Rangi had a brief affair with Ellen Crozier (Robyn Malcolm) and was briefly accused of abusing elderly women. Rangi went into hiding and Donna helped him through the ordeal shortly before fellow paramedic Mark Shawn (Tony MacIver) was revealed as the true culprit. Rangi and Donna slept together however the two acknowledged the romance was wrong and Rangi had a brief fling with Caroline Buxton (Tandi Wright). In 1999 Rangi dated both Shivani Naran (Madeleine Sami) and Janet Maxwell (Katrina Hobbs) but as the year ended, Rangi was delighted to discover Donna was in fact a result of an affair and in no way related to him. Rangi helped clear Donna of murder. He broke up with Janet and he finally married Donna. The two decided to have children but Donna proved infertile and Rangi had to take out a loan to fund IVF. However, Rangi went missing and it was only a few days later that Rangi's body was found, he had been drowned.

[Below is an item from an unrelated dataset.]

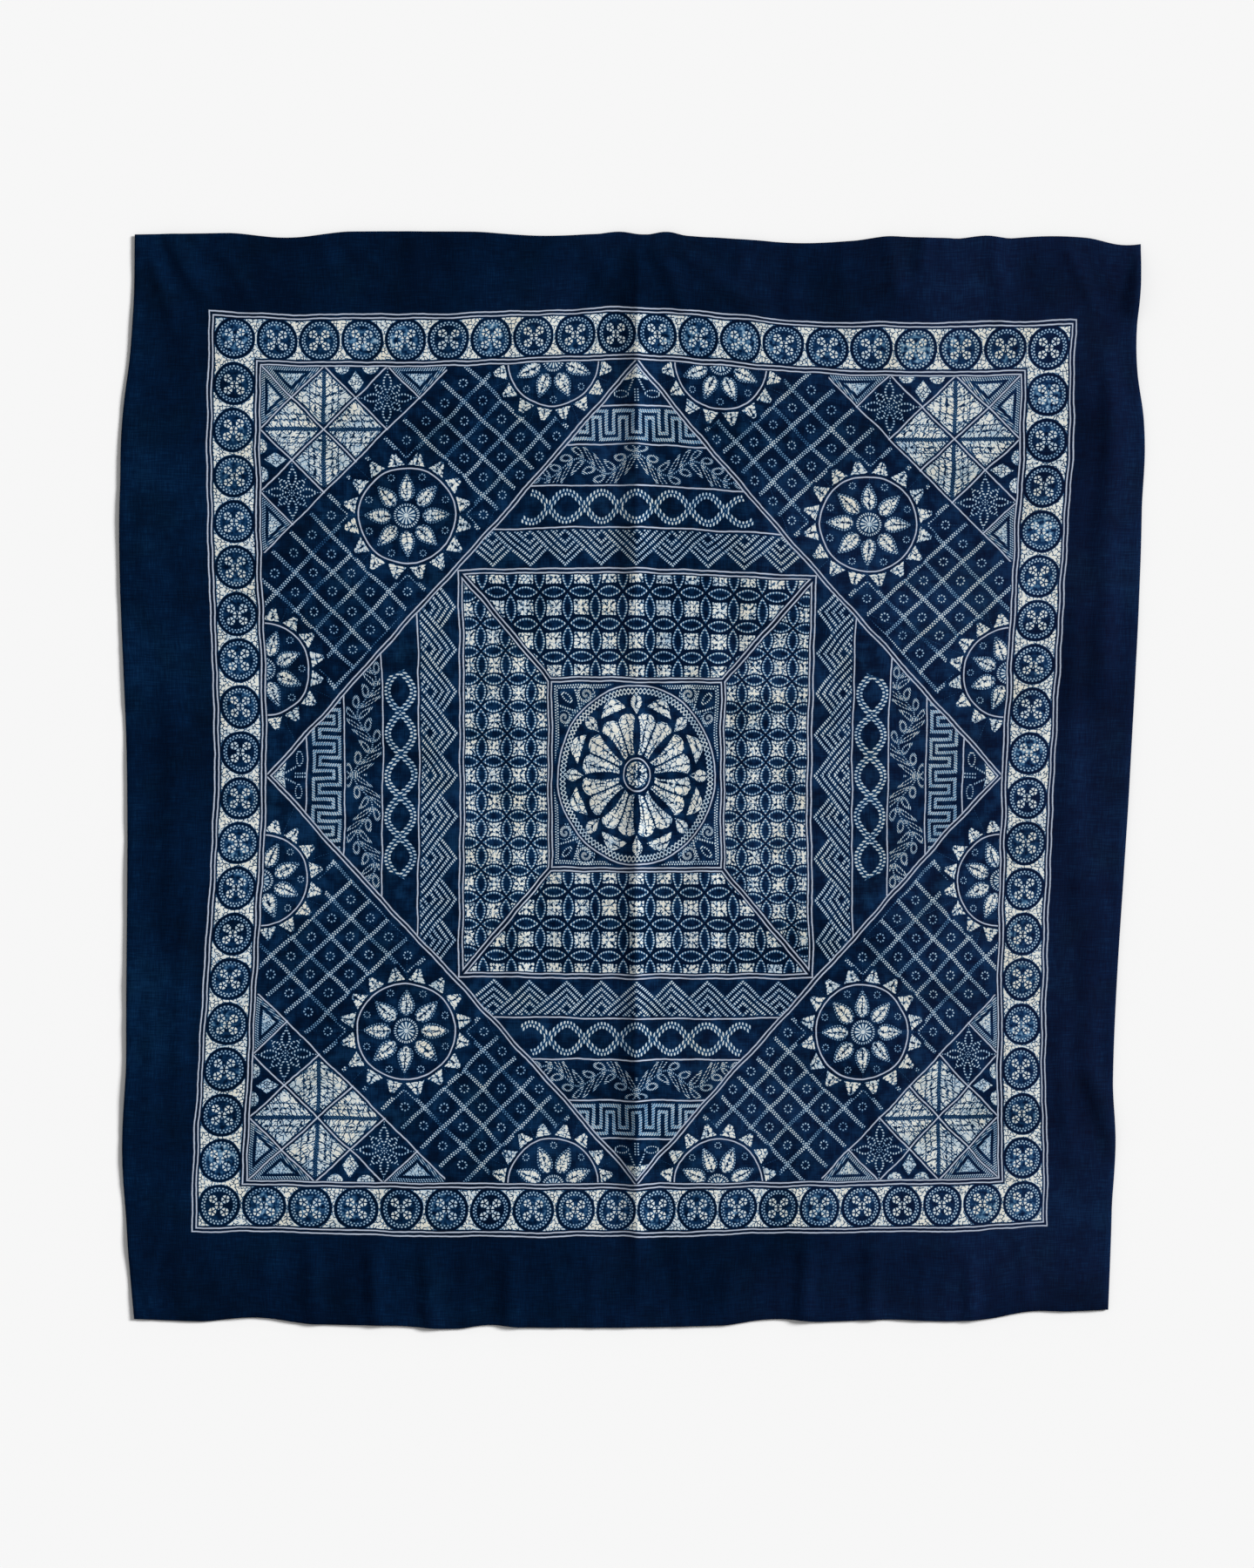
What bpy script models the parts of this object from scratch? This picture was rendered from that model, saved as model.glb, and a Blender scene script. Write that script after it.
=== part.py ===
"""A large square wrapping cloth of stitch-dyed indigo cotton, laid out face up.

The cloth is one sheet. It is drawn flat first, in its own cloth lines, then each
cloth line is laid where it comes to rest, and the folds that stay in the cloth
lift it off the surface. Everywhere else its underside is flat at height zero.
"""

import bisect
import math

import bmesh
import bpy

MM = 0.001

# The flat cloth, in metres from the middle of its pattern.
FLAT_LEFT = -0.667
FLAT_RIGHT = 0.651
FLAT_BOTTOM = -0.714
FLAT_TOP = 0.698
CLOTH_THICKNESS = 0.0015

# Mesh steps across and along the cloth; the folds run mostly upright.
CELLS_ACROSS = 72
CELLS_ALONG = 36

# The cloth is drawn in on both sides of the middle crease, up to this reach.
CREASE_REACH = 0.303
CREASE_GATHER = 0.012

# Where the upright cloth lines come to lie, in millimetres, section by section.
CLOTH_LINES_X = (-667, -559, -303, 0, 303, 559, 651)
SECTIONS_X = (
    # flat y, left hem, left frame, left quarter, middle, right quarter, right frame, right hem
    (698, -648, -552, -298, 0, 305, 569, 651),
    (596, -650, -552, -298, 0, 303, 569, 650),
    (334, -668, -554, -297, 0, 300, 557, 652),
    (0, -658, -545, -293, 0, 290, 539, 637),
    (-334, -659, -563, -298, 0, 292, 528, 617),
    (-596, -658, -574, -303, 0, 289, 530, 613),
    (-714, -649, -574, -303, 0, 289, 530, 609),
)

# How high the same sections come to lie, in millimetres, at five of the lines.
CLOTH_LINES_Y = (-667, -303, 0, 303, 651)
SECTIONS_Y = (
    # flat y, left hem, left quarter, middle, right quarter, right hem
    (698, 697, 701, 697, 691, 686),
    (596, 600, 594, 602, 583, 585),
    (334, 335, 334, 338, 323, 322),
    (0, -1, -1, -1, -2, -1),
    (-334, -331, -331, -334, -333, -330),
    (-596, -587, -595, -596, -591, -580),
    (-714, -703, -712, -714, -705, -691),
)

# Scallops of the four hems, in millimetres; each dies out over the hem depth.
HEM_DEPTH = 0.250
HEM_WAVES = (
    # hem, place along it, half width, outward
    ("top", -455, 80, -7),
    ("top", -130, 90, -4),
    ("top", -24, 30, 3),
    ("top", 40, 26, 4),
    ("top", 110, 60, -2),
    ("top", 210, 110, -7),
    ("top", 330, 50, 4),
    ("top", 388, 50, 3),
    ("top", 441, 36, 6),
    ("top", 535, 110, 7),
    ("top", 620, 50, -4),
    ("bottom", -478, 70, -7),
    ("bottom", -250, 60, 3),
    ("bottom", -195, 40, -3),
    ("bottom", 185, 70, -6),
    ("bottom", 440, 110, 6),
    ("bottom", 535, 60, -3),
    ("left", -490, 120, 5),
    ("left", 455, 90, 3),
    ("right", 560, 90, -5),
    ("right", 440, 90, 4),
    ("right", -490, 90, 4),
)

# Folds that stand up from the laid cloth, on the flat cloth, in millimetres.
FOLDS = (
    # name, start x, start y, end x, end y, half width, height
    ("middle crease upper", 3, 720, -2, 60, 30, 7.5),
    ("middle crease lower", -2, 140, 2, -740, 34, 9.0),
    ("middle crease right lip", 44, 430, 36, -520, 27, 3.2),
    ("middle crease left lip", -46, 330, -38, -430, 26, 2.6),
    ("left ripple inner", -106, 470, -98, -420, 30, 2.4),
    ("left ripple", -166, 360, -160, -500, 28, 2.8),
    ("left ripple outer", -238, 200, -226, -350, 32, 2.0),
    ("right ripple inner", 98, 380, 92, -460, 30, 2.6),
    ("right ripple", 160, 500, 150, -300, 34, 2.2),
    ("right ripple outer", 236, 120, 240, -480, 30, 2.0),
    ("top pin left ray", -6, 715, -84, 560, 17, 3.6),
    ("top pin left long ray", -10, 715, -190, 500, 20, 2.6),
    ("top pin right ray", 8, 715, 78, 570, 17, 3.6),
    ("top pin right long ray", 12, 715, 210, 560, 20, 2.4),
    ("top left corner ray", -628, 715, -548, 585, 20, 5.0),
    ("top left corner short ray", -650, 690, -600, 560, 16, 3.6),
    ("top right ray", 318, 715, 340, 610, 17, 4.0),
    ("top right short ray", 372, 715, 362, 650, 15, 4.2),
    ("top right low ray", 214, 690, 196, 600, 18, 3.0),
    ("top right corner curl", 668, 700, 640, 590, 30, 10.0),
    ("right border fold", 608, 620, 612, 40, 21, 6.0),
    ("right border inner fold", 574, 300, 580, -160, 18, 2.8),
    ("right border lower fold", 612, -60, 618, -420, 22, 3.4),
    ("right border slant fold", 616, -360, 654, -520, 20, 4.6),
    ("left border fold", -612, 260, -604, -330, 22, 3.4),
    ("left border inner fold", -583, 60, -588, -500, 17, 2.8),
    ("bottom flute 1", -412, -590, -408, -735, 17, 5.0),
    ("bottom flute 2", -338, -600, -334, -735, 16, 5.6),
    ("bottom flute 3", -272, -590, -266, -735, 18, 6.0),
    ("bottom flute 4", -166, -600, -168, -735, 20, 5.2),
    ("bottom flute 5", 232, -600, 228, -735, 18, 6.4),
    ("bottom flute 6", 322, -590, 316, -735, 20, 5.0),
    ("bottom flute 7", 452, -620, 456, -735, 16, 3.4),
)
FOLD_FADE = 0.30

CLOTH_COLOUR = (0.012, 0.040, 0.098, 1.0)
CLOTH_ROUGHNESS = 0.88


def through(stops, values, at):
    """The smooth curve through values at rising stops, read at one place."""
    last = len(stops) - 1
    i = min(max(bisect.bisect_right(stops, at) - 1, 0), last - 1)
    span = stops[i + 1] - stops[i]

    def slope(k):
        low, high = max(k - 1, 0), min(k + 1, last)
        return (values[high] - values[low]) / (stops[high] - stops[low])

    t = (at - stops[i]) / span
    bend = t * t * (3 - 2 * t)
    return (
        values[i] * (1 - bend)
        + values[i + 1] * bend
        + span * slope(i) * t * (1 - t) ** 2
        - span * slope(i + 1) * t * t * (1 - t)
    )


def hump(s):
    """One rounded hump: 1 at the middle, level and 0 from 1 on."""
    return (1 - s * s) ** 2 if abs(s) < 1 else 0.0


def section_table(sections, lines, x, y):
    """A laid position read from a table of sections, in metres."""
    rows = sorted(sections)
    across = [through(lines, row[1:], x / MM) for row in rows]
    return MM * through([row[0] for row in rows], across, y / MM)


def gather(x):
    """How far the middle crease draws the cloth in at x."""
    share = abs(x) / CREASE_REACH
    return -math.copysign(CREASE_GATHER * share * (1 - share), x) if share < 1 else 0.0


def hem_wave(hem, along, inward):
    """How far one hem's scallops carry the cloth outward."""
    fade = max(0.0, 1 - inward / HEM_DEPTH) ** 2
    waves = (w for w in HEM_WAVES if w[0] == hem)
    return fade * sum(MM * out * hump((along / MM - at) / half) for _, at, half, out in waves)


def laid(x, y):
    """Where a point of the flat cloth lies, seen from above."""
    lies_x = section_table(SECTIONS_X, CLOTH_LINES_X, x, y) + gather(x)
    lies_y = section_table(SECTIONS_Y, CLOTH_LINES_Y, x, y)
    lies_x += hem_wave("right", y, FLAT_RIGHT - x) - hem_wave("left", y, x - FLAT_LEFT)
    lies_y += hem_wave("top", x, FLAT_TOP - y) - hem_wave("bottom", x, y - FLAT_BOTTOM)
    return lies_x, lies_y


def fold_height(fold, x, y):
    """How high one fold lifts a point of the flat cloth."""
    _, x0, y0, x1, y1, half_width, height = fold
    run_x, run_y = MM * (x1 - x0), MM * (y1 - y0)
    length = math.hypot(run_x, run_y)
    from_x, from_y = x - MM * x0, y - MM * y0
    along = (from_x * run_x + from_y * run_y) / length**2
    aside = (from_x * run_y - from_y * run_x) / length
    if not 0 < along < 1:
        return 0.0
    ends = min(along, 1 - along) / FOLD_FADE
    fade = math.sin(0.5 * math.pi * min(ends, 1.0)) ** 2
    return MM * height * fade * hump(aside / (MM * half_width))


def lift(x, y):
    """The height of the underside: zero wherever no fold passes."""
    return sum(fold_height(fold, x, y) for fold in FOLDS)


def steps(low, high, count):
    return [low + (high - low) * i / count for i in range(count + 1)]


def cloth_mesh():
    """The laid sheet as one layer, with its outline centred on the origin."""
    across = steps(FLAT_LEFT, FLAT_RIGHT, CELLS_ACROSS)
    along = steps(FLAT_BOTTOM, FLAT_TOP, CELLS_ALONG)
    points = [[(*laid(x, y), lift(x, y)) for x in across] for y in along]
    flat_list = [p for row in points for p in row]
    middle_x = 0.5 * (min(p[0] for p in flat_list) + max(p[0] for p in flat_list))
    middle_y = 0.5 * (min(p[1] for p in flat_list) + max(p[1] for p in flat_list))

    mesh = bpy.data.meshes.new("cloth")
    bm = bmesh.new()
    grid = [[bm.verts.new((x - middle_x, y - middle_y, z)) for x, y, z in row] for row in points]
    for low, high in zip(grid, grid[1:]):
        for i in range(CELLS_ACROSS):
            bm.faces.new((low[i], low[i + 1], high[i + 1], high[i]))
    bm.to_mesh(mesh)
    bm.free()
    return mesh


def cloth_material():
    material = bpy.data.materials.new("indigo_cotton")
    material.use_nodes = True
    shader = material.node_tree.nodes["Principled BSDF"]
    shader.inputs["Base Color"].default_value = CLOTH_COLOUR
    shader.inputs["Roughness"].default_value = CLOTH_ROUGHNESS
    shader.inputs["Metallic"].default_value = 0.0
    return material


def make_cloth():
    cloth = bpy.data.objects.new("cloth", cloth_mesh())
    bpy.context.scene.collection.objects.link(cloth)
    cloth.data.materials.append(cloth_material())
    cloth.data.shade_smooth()
    thicken = cloth.modifiers.new("thickness", "SOLIDIFY")
    thicken.thickness = CLOTH_THICKNESS
    thicken.offset = 1.0
    thicken.use_rim = True
    return cloth


for old in list(bpy.data.objects):
    bpy.data.objects.remove(old)
make_cloth()
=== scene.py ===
import math

import bpy
import numpy as np
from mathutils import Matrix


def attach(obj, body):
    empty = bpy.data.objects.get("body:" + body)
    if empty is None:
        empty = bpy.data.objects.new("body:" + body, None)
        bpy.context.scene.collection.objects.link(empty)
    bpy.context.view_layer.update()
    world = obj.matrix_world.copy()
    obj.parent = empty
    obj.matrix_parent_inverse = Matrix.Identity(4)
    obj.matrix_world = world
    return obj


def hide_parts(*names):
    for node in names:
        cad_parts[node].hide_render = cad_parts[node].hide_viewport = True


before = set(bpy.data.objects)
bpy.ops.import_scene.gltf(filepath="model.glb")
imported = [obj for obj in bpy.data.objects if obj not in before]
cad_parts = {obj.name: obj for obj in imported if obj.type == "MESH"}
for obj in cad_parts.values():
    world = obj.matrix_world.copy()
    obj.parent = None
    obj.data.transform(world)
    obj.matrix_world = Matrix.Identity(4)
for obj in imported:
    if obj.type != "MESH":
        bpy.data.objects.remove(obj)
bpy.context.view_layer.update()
mm = 0.001

# the cloth: flat sizes in mm from the middle of its pattern

clothValues = {
    "left": -667, "right": 651, "bottom": -714, "top": 698,
    "thickness": 1.5,
    "meshStep": 6.4,
    "coarseAcross": 73, "coarseAlong": 37,    # lines of the sheet that the laid outline is measured on
    "creaseReach": 303, "creaseGather": 12,   # the middle crease draws the cloth in
    "hemDepth": 250,                          # how far a hem's scallop reaches into the cloth
    "foldFade": 0.30,                         # share of a fold's length that tapers at each end
    "hemWidth": 9, "hemRise": 0.5,            # the turned and pressed edge
    "rollWidth": 1.5, "rollDrop": 0.9,        # how the hem's very edge rolls down
    "crinkle": 0.75,                          # height of the small unpressed crinkles
    "slack": 1.9,                             # height of the soft slanting folds in the plain border
    "slackFrom": (565, 602), "slackFade": 25, # where they begin, and over how far they rise
    "pucker": 0.7, "puckerReach": 7,          # how far a stitched line draws the cloth down, and how wide
    "stitchedBoxes": ((556, 593), (495, 532), (238, 263)),
}

# where the upright lines of the cloth come to lie, section by section
linesAcross = (-667, -559, -303, 0, 303, 559, 651)
sectionsAcross = (
    # flat y, left hem, left frame, left quarter, middle, right quarter, right frame, right hem
    (-714, -649, -574, -303, 0, 289, 530, 609),
    (-596, -658, -574, -303, 0, 289, 530, 613),
    (-334, -659, -563, -298, 0, 292, 528, 617),
    (0, -658, -545, -293, 0, 290, 539, 637),
    (334, -668, -554, -297, 0, 300, 557, 652),
    (596, -650, -552, -298, 0, 303, 569, 650),
    (698, -648, -552, -298, 0, 305, 569, 651),
)

# how high the same sections come to lie, at five of the lines
linesAlong = (-667, -303, 0, 303, 651)
sectionsAlong = (
    # flat y, left hem, left quarter, middle, right quarter, right hem
    (-714, -703, -712, -714, -705, -691),
    (-596, -587, -595, -596, -591, -580),
    (-334, -331, -331, -334, -333, -330),
    (0, -1, -1, -1, -2, -1),
    (334, 335, 334, 338, 323, 322),
    (596, 600, 594, 602, 583, 585),
    (698, 697, 701, 697, 691, 686),
)

# scallops of the four hems: place along the hem, half width, outward
hemWaves = {
    "top": ((-455, 80, -7), (-130, 90, -4), (-24, 30, 3), (40, 26, 4), (110, 60, -2), (210, 110, -7),
            (330, 50, 4), (388, 50, 3), (441, 36, 6), (535, 110, 7), (620, 50, -4)),
    "bottom": ((-478, 70, -7), (-250, 60, 3), (-195, 40, -3), (185, 70, -6), (440, 110, 6), (535, 60, -3)),
    "left": ((-490, 120, 5), (455, 90, 3)),
    "right": ((560, 90, -5), (440, 90, 4), (-490, 90, 4)),
}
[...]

The police suspected suicide but Donna investigated and soon discovered Rangi had a secret double life with a woman named Adrianna (Emily Mowbray) and her husband Kim Tairoa (Patrick Kake) had murdered him when he decided to stay with Donna.

==Character development==

===Relationship with Donna===
Stephanie Tauevihi was cast as Donna Heka, a love interest for Rangi and debuted in 1997. Initially the romance was meant to be straightforward but when an incestuous storyline was suggested, producers realized how much material they would have to work with and a storyline where the happy couple would realize they are half siblings was conducted. The revelation caused Rangi to begin drinking and Donna to flee town. However the audience related well to the couple and when producers decided to make the two sleep again, there were no complaints from fans as were expected. Due to such high audience reaction, the paternity was unraveled in 1999, setting off a cliffhanger that saw the two possibly reconcile in the new millennium. When Donna was accused of murder, Rangi helped her through it and the two reconciled and married on the show's 2000th episode. Tauevihi enjoyed the couples marital bliss stating; "I had a huge storyline ... so it's nice to give that a bit of a flick, sit back and settle into post-marital domestic bliss. There are lots of soft, gentle moments between [Donna and Rangi] which is really nice to play out when you've been doing the angst-ridden, angry, pent-up, can't talk about it stuff." However the happiness didn't last for the couple, and Rangi went missing only to be discovered dead. Donna discovered Rangi was cheating on her but had decided to stay with her only to be murdered by his mistress and her husband.

==Reception==
Strang was nominated for the "Best Supporting Actor" award in the 2000 TV Guide Television Awards. The character of Rangi was famous for the risky and abstract storylines he went through. Two notable storylines included the character recovering from paraplegia and dating his suspected sister. One particular storyline for the character was cut completely in that it was seen far too controversial. The storyline was to see offscreen lovers - Strang and Katrina Devine's characters - Rangi and Minnie participate in an affair whilst Rangi was dating Minnie's mother - Ellen. The incestuous relationship between Rangi and Donna proved to be one of the soap's most iconic storylines, with the wedding episode being singled out as one of Shortland Streets best bits. Years later, storyliner Victor Rodger reflected on the incest plot critically, citing its use of an "unfortunate stereotype": "There were storylines that I struggled with as a Samoan. But, how I used to look at it is that it's largely a palagi show that happens to have diverse actors in it, largely ... I'm sure that culture has changed to a degree, but once you recognize that, you go, ‘OK, this would never happen in real life, but this is a soap opera." Rangi's death proved memorable with fans hoping the character was "doing a Tom Neilson" and would return. The death remained the last death of a core cast member for 3 years. The storyline that saw Rangi nearly die at the hands of a drunk Rachel, was voted by fans as one of the shows most iconic moments.